■ THE DATA:

━━━━━━━━

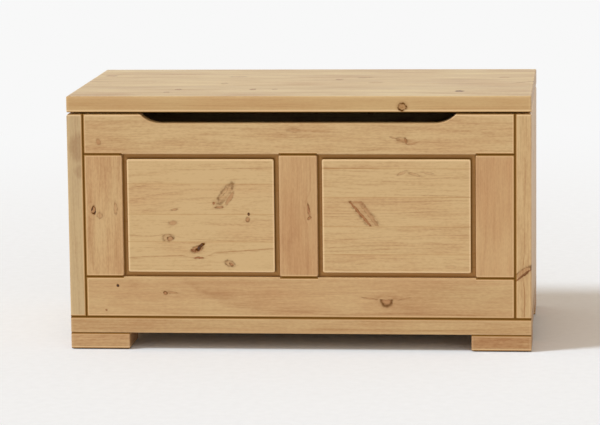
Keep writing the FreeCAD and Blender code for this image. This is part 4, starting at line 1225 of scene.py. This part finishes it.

━━━━━━━━

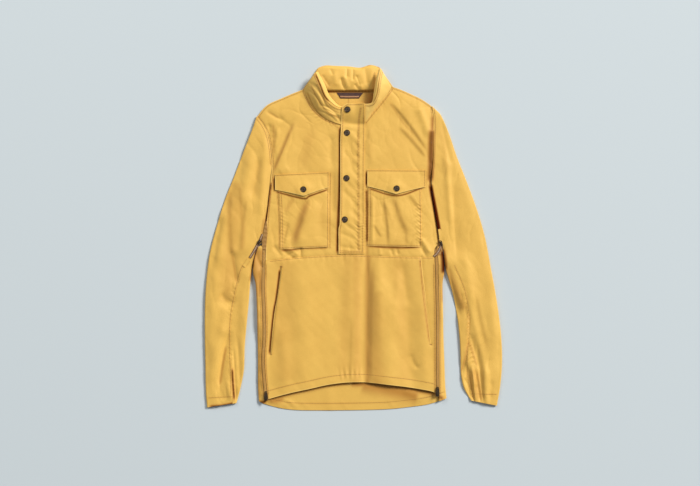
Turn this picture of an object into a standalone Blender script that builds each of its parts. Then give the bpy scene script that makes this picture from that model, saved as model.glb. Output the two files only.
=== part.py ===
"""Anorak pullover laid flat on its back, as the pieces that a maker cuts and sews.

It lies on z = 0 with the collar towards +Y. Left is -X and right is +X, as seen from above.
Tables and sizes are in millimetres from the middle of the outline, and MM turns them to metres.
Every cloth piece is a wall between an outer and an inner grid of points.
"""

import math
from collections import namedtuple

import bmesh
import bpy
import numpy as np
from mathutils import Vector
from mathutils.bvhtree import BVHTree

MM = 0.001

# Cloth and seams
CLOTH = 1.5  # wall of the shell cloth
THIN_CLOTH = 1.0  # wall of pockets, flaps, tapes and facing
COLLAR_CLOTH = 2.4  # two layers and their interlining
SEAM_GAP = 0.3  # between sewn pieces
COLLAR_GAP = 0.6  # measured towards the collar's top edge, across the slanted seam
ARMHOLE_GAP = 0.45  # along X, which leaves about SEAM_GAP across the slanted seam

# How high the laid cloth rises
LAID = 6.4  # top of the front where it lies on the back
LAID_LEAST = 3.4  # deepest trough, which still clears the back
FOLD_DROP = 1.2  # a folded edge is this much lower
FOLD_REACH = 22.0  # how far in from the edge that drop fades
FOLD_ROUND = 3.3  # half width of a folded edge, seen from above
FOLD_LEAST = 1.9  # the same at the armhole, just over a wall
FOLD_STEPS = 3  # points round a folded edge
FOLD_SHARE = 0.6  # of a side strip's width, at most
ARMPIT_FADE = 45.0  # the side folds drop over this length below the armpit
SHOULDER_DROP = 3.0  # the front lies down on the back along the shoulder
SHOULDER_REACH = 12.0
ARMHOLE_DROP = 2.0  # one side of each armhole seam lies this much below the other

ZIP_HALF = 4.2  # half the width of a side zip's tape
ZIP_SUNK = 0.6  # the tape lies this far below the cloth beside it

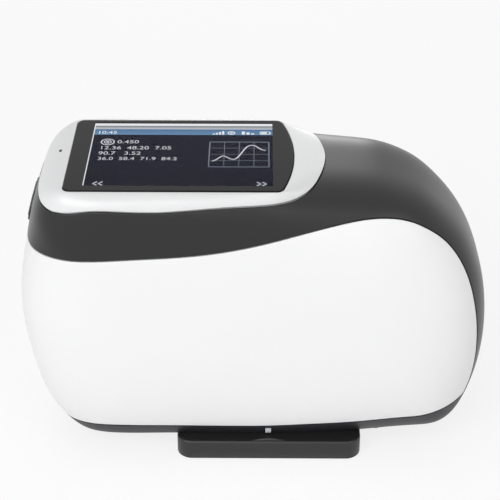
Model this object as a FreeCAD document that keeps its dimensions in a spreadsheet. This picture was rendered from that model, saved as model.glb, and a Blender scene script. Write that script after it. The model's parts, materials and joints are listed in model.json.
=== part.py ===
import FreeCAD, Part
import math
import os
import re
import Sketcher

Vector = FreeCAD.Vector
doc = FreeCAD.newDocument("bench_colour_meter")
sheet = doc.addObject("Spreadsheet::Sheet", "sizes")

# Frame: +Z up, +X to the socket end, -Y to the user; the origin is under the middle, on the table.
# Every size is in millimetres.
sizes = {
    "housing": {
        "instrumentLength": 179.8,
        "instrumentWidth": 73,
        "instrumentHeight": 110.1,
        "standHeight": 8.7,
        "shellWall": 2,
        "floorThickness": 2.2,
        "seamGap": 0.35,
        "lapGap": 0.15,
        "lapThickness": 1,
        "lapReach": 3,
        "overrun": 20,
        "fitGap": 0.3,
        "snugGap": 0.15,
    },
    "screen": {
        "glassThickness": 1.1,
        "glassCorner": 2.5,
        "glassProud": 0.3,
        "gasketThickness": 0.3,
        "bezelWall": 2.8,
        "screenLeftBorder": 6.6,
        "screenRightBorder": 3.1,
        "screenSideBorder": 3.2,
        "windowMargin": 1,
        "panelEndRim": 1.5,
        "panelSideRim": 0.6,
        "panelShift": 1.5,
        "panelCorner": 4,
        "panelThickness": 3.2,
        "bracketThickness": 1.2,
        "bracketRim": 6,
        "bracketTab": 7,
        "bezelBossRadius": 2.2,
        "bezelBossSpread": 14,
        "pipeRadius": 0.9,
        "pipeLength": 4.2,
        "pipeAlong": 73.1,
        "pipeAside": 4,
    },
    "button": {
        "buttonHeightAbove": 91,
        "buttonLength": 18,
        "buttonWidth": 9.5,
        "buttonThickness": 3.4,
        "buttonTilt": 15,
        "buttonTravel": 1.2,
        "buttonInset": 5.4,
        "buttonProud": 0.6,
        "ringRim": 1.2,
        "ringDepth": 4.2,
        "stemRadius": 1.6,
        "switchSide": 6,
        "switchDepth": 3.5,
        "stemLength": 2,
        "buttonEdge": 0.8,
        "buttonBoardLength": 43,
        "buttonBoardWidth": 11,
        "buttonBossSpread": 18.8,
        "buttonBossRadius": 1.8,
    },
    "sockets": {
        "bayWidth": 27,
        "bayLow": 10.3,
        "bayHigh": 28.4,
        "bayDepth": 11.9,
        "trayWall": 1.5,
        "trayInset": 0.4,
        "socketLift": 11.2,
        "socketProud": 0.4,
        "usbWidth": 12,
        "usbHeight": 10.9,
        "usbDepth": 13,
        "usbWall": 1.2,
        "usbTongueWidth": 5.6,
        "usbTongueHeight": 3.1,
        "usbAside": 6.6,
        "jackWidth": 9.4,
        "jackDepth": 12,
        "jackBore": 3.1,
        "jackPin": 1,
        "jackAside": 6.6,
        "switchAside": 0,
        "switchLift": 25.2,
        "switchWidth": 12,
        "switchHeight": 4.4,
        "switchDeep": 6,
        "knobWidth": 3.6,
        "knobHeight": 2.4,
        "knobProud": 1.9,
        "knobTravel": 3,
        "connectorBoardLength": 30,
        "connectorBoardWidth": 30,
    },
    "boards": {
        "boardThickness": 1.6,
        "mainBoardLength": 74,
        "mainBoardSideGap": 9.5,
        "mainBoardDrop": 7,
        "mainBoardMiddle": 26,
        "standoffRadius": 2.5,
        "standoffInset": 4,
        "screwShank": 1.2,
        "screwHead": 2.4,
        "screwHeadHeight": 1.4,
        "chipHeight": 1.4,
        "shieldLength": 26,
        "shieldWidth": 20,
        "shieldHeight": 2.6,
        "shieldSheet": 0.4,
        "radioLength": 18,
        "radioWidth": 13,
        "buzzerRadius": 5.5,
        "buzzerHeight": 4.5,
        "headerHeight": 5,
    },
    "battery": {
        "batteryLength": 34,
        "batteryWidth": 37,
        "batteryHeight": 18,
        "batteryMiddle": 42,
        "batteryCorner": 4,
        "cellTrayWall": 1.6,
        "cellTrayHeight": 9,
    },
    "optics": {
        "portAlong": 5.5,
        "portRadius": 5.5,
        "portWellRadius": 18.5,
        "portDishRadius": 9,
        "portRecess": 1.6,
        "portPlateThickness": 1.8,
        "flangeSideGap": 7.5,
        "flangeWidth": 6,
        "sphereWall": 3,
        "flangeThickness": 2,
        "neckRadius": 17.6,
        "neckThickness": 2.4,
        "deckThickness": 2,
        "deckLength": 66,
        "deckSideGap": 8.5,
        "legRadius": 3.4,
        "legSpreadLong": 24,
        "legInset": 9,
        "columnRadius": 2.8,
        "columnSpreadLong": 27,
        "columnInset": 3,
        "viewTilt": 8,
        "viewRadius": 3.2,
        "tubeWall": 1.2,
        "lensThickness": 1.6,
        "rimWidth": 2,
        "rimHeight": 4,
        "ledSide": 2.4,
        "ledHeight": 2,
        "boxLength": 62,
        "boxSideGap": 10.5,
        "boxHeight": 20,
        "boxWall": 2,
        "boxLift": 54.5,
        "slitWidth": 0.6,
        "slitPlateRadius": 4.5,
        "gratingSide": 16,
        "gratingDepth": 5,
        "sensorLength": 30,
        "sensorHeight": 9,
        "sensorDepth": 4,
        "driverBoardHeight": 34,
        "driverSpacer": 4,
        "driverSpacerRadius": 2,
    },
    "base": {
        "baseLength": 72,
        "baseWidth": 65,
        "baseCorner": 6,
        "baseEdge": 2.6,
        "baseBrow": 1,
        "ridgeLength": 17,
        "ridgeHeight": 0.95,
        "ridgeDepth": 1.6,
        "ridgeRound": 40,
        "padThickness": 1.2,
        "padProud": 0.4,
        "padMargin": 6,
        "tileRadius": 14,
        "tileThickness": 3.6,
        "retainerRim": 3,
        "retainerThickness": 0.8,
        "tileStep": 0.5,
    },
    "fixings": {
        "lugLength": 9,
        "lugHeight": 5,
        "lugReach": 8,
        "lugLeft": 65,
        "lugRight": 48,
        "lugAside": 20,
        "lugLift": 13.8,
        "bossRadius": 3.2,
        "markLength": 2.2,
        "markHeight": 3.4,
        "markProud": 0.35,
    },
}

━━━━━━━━

■ EXERCISE BRIEF:
Taking the records above, retype every line from the one with "Turn this picture" down to the one with "cuts and sews.", exactly and with nothing else.

■ FULL RESPONSE:
Turn this picture of an object into a standalone Blender script that builds each of its parts. Then give the bpy scene script that makes this picture from that model, saved as model.glb. Output the two files only.
=== part.py ===
"""Anorak pullover laid flat on its back, as the pieces that a maker cuts and sews.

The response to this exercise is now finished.